**The problem:** Only the lines from the one with "top_board();" through the one with "bpy.data.objects.remove(obj)" are to be restated, word for word, with both of them included.

— begin —

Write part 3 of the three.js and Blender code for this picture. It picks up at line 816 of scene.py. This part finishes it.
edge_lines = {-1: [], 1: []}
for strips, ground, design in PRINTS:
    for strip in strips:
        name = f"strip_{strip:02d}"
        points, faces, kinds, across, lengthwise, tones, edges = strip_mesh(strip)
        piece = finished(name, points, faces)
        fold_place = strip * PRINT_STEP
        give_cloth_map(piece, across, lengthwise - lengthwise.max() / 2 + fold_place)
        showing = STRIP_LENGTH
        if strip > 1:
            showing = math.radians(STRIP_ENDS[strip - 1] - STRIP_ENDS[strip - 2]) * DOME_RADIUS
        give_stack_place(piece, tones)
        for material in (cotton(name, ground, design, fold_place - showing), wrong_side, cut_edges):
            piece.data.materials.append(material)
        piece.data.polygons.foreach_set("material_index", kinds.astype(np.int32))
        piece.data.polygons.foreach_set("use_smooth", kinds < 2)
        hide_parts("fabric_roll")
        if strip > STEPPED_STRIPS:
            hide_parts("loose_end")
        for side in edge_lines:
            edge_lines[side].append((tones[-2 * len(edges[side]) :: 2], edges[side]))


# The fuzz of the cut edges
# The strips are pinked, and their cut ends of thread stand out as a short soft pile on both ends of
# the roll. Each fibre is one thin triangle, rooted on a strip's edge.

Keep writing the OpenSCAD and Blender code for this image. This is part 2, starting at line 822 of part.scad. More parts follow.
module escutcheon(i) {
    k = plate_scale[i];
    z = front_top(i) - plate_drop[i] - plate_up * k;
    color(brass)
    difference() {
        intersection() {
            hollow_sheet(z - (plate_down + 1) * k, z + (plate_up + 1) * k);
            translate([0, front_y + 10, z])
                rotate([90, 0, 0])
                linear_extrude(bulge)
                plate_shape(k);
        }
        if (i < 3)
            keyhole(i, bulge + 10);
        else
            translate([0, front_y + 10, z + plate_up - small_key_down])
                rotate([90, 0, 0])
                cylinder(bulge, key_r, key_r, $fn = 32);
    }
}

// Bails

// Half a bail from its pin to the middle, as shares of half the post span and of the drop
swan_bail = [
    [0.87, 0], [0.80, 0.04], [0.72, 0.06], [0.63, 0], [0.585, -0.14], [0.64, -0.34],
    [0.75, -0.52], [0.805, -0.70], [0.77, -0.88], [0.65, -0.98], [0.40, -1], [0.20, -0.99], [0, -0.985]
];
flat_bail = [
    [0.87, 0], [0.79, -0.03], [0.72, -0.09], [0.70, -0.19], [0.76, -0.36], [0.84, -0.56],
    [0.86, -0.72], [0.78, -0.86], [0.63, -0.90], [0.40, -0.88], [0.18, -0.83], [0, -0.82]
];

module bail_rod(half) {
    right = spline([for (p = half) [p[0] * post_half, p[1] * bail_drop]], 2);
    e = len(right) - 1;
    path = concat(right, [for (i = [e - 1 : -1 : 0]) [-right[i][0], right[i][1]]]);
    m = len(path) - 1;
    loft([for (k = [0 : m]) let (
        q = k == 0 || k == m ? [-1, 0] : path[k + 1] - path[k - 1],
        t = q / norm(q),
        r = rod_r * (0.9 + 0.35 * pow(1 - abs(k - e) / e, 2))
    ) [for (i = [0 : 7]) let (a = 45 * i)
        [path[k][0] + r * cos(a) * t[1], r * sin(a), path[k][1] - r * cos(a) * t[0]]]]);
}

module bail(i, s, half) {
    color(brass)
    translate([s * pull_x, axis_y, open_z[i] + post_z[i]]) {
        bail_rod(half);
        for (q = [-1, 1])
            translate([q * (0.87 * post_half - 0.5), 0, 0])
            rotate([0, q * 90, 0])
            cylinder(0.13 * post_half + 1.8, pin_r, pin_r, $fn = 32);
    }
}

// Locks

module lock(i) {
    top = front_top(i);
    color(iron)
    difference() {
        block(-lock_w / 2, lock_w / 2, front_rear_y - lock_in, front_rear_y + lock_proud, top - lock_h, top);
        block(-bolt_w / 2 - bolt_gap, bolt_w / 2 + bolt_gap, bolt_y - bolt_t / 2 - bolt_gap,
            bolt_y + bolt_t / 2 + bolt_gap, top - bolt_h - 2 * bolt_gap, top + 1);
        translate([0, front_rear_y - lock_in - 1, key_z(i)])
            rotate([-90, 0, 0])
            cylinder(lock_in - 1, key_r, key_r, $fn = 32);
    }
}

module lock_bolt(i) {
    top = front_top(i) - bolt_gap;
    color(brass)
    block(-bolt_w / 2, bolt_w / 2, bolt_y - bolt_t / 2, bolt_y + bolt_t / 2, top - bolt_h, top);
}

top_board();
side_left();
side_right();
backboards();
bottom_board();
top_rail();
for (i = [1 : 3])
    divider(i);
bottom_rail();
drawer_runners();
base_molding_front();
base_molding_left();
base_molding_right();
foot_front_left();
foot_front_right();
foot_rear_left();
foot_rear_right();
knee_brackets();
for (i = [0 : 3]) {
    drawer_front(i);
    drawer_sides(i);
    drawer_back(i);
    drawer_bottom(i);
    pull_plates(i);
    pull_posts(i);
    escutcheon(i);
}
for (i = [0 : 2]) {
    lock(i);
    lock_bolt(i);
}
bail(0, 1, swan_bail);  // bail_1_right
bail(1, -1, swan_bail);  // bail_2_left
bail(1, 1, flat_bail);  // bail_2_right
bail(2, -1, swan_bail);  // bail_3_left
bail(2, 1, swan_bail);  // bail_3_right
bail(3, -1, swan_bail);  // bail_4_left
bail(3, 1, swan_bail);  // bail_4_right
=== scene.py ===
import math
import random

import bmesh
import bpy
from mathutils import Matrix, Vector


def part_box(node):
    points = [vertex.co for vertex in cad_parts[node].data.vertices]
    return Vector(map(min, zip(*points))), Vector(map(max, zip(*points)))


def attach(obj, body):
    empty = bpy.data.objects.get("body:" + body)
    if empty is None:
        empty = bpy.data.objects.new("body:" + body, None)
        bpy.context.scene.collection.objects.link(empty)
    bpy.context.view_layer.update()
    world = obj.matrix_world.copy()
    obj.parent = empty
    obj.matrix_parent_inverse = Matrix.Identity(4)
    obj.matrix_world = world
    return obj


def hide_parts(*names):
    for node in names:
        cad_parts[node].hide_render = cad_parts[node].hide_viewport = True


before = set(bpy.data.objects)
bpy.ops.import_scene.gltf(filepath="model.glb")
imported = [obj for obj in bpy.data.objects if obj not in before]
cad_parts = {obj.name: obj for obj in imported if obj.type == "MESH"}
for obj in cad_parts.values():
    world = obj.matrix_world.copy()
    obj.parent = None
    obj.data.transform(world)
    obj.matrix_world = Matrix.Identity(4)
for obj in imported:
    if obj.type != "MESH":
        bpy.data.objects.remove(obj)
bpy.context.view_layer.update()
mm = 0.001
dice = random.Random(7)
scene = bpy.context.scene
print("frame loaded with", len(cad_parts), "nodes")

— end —

**Problem solution:**
top_board();
side_left();
side_right();
backboards();
bottom_board();
top_rail();
for (i = [1 : 3])
    divider(i);
bottom_rail();
drawer_runners();
base_molding_front();
base_molding_left();
base_molding_right();
foot_front_left();
foot_front_right();
foot_rear_left();
foot_rear_right();
knee_brackets();
for (i = [0 : 3]) {
    drawer_front(i);
    drawer_sides(i);
    drawer_back(i);
    drawer_bottom(i);
    pull_plates(i);
    pull_posts(i);
    escutcheon(i);
}
for (i = [0 : 2]) {
    lock(i);
    lock_bolt(i);
}
bail(0, 1, swan_bail);  // bail_1_right
bail(1, -1, swan_bail);  // bail_2_left
bail(1, 1, flat_bail);  // bail_2_right
bail(2, -1, swan_bail);  // bail_3_left
bail(2, 1, swan_bail);  // bail_3_right
bail(3, -1, swan_bail);  // bail_4_left
bail(3, 1, swan_bail);  // bail_4_right
=== scene.py ===
import math
import random

import bmesh
import bpy
from mathutils import Matrix, Vector


def part_box(node):
    points = [vertex.co for vertex in cad_parts[node].data.vertices]
    return Vector(map(min, zip(*points))), Vector(map(max, zip(*points)))


def attach(obj, body):
    empty = bpy.data.objects.get("body:" + body)
    if empty is None:
        empty = bpy.data.objects.new("body:" + body, None)
        bpy.context.scene.collection.objects.link(empty)
    bpy.context.view_layer.update()
    world = obj.matrix_world.copy()
    obj.parent = empty
    obj.matrix_parent_inverse = Matrix.Identity(4)
    obj.matrix_world = world
    return obj


def hide_parts(*names):
    for node in names:
        cad_parts[node].hide_render = cad_parts[node].hide_viewport = True


before = set(bpy.data.objects)
bpy.ops.import_scene.gltf(filepath="model.glb")
imported = [obj for obj in bpy.data.objects if obj not in before]
cad_parts = {obj.name: obj for obj in imported if obj.type == "MESH"}
for obj in cad_parts.values():
    world = obj.matrix_world.copy()
    obj.parent = None
    obj.data.transform(world)
    obj.matrix_world = Matrix.Identity(4)
for obj in imported:
    if obj.type != "MESH":
        bpy.data.objects.remove(obj)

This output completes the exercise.